At Meadowbrook Park did not want to pass a little family with a stroller and dog to take my usual route so headed in a clockwise direction around the park.

Stopped to observe the already chromatically subdued landscape with the black-and-white modification of the iPhone camera.


The black and white format was good for capturing the texture of mountain mint seed heads, which I’ve always liked but found hard to photograph.


Saw seed heads of rattlesnake master.


Got an extreme closeup of a little spider crawling (still awake?!) on a sculpture.

It made apparent how limestone is made of masses of tiny shell fragments. Also it kind of looked to me like a belly button.

Saw Baptisia pods, which are always good for a little drama in the fading prairie landscape.

Curled compass plant foliage showed its prickles.

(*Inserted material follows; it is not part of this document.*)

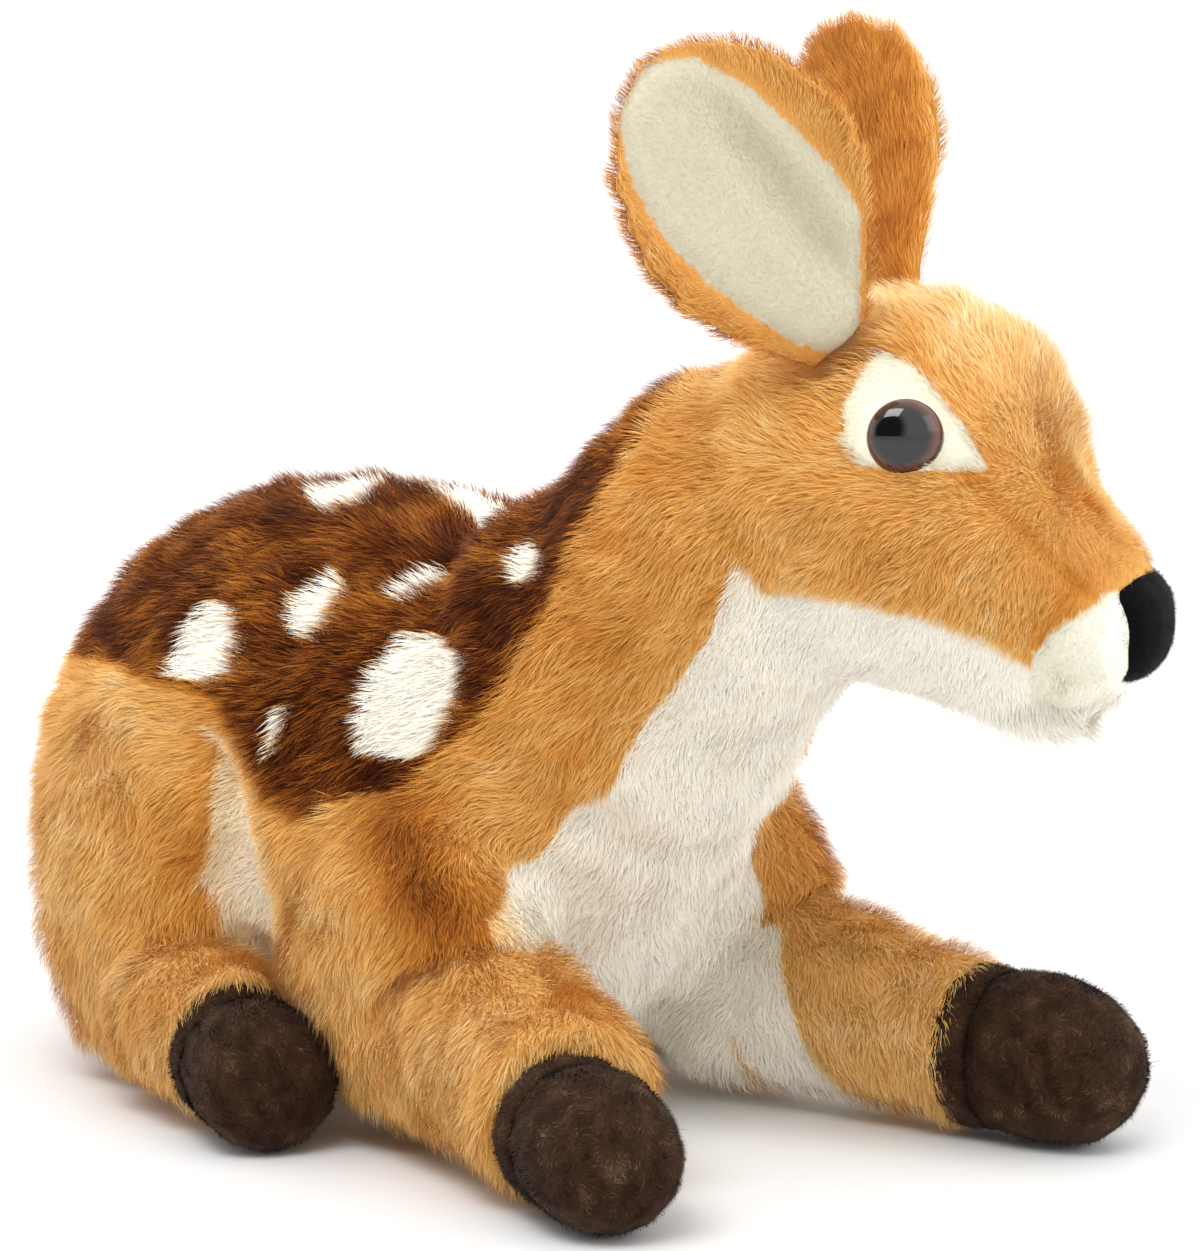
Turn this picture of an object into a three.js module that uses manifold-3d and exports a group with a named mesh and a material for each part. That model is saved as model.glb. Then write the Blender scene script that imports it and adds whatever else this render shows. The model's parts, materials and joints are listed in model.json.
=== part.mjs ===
// A stuffed fawn lying down with its head turned to its left, in millimetres.
// +X is forward, +Y is the fawn's left and +Z is up. The origin is on the flat
// underside of the belly, in the middle plane.

import * as THREE from 'three';
import { mergeVertices } from 'three/addons/utils/BufferGeometryUtils.js';
import Module from 'manifold-3d';

const wasm = await Module();
wasm.setup();

const { degToRad } = THREE.MathUtils;

// Clearances and fabric
const seamGap = 0.3; // between pieces that are sewn or clamped face to face
const turnGap = 0.3; // round the root of a piece that moves in its seat
const restDepth = 0.5; // how deep a form that meets the floor is cut flat
const mergeReach = 0.001; // corners closer than this are one
const mitreLimit = 0.5; // least cosine at a sharp corner of an outline
const overrun = 12; // how far a cutter passes the surface that it cuts
const wallThickness = 4; // plush wall round the loose filling
const panelDepth = 1.8; // how deep a panel of other fabric lies in the wall

// Torso: side view of the trunk, from the rump to the base of the neck
const torsoLength = 176;
const torsoHeight = 128;
const torsoWidth = 110;
const torsoBehind = 58; // from the origin back to the rump

// Each row: top point along and up, bottom point along and up, width
const torsoRowShares = [
  [0.0, 0.52, 0.0, 0.36, 0.24],
  [0.028, 0.66, 0.022, 0.155, 0.52],
  [0.106, 0.8, 0.078, 0.03, 0.74],
  [0.222, 0.915, 0.189, 0.0, 0.88],
  [0.356, 0.98, 0.333, 0.0, 0.97],
  [0.489, 0.99, 0.5, 0.0, 1.0],
  [0.594, 0.972, 0.678, 0.015, 0.97],
  [0.644, 0.945, 0.856, 0.155, 0.89],
  [0.669, 0.926, 1.0, 0.461, 0.78],
];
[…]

Goldenrod seed heads were like a layer of foam.

At the Marker statue searched for any remaining bottle gentians; there was only this:

a Halloween version of the flower, which didn’t look much different in color. Ah, the yearly passage to winter.

Stopped at the rabbit-statue bridge over McCullough Creek.

It looked especially dense and tangled, especially the reflections, even with fading vegetation.

On the way out of the park found a scene that actually did not look so sinister in the mandatory black and white.

Don’t know if I’ll continue this black and white approach, but this time it was fun.

Saturday 11 November 2017. Fast Fall

It was 25 degrees F as I made my way through the neighborhood on Rhododendron at 8:15 am. It hardly qualified as a ride. But wanted to bear a bit of witness to this blitz-autumn.

The cold came suddenly and the ginkgo leaf fall was unceremonious.


These ginkgo leaves never got to be gold. Still, the subtle range of their greens made a nice texture.

Farther along, on Oregon Street, was an uncommon (“umbrella?”) magnolia tree that, under the mandate of last night’s cold, had dropped a big pile of its large, exotic-looking leaves.

They kind of looked like fish, I thought.

I like how we anticipate the general sequence of seasonal changes but always are met with surprises.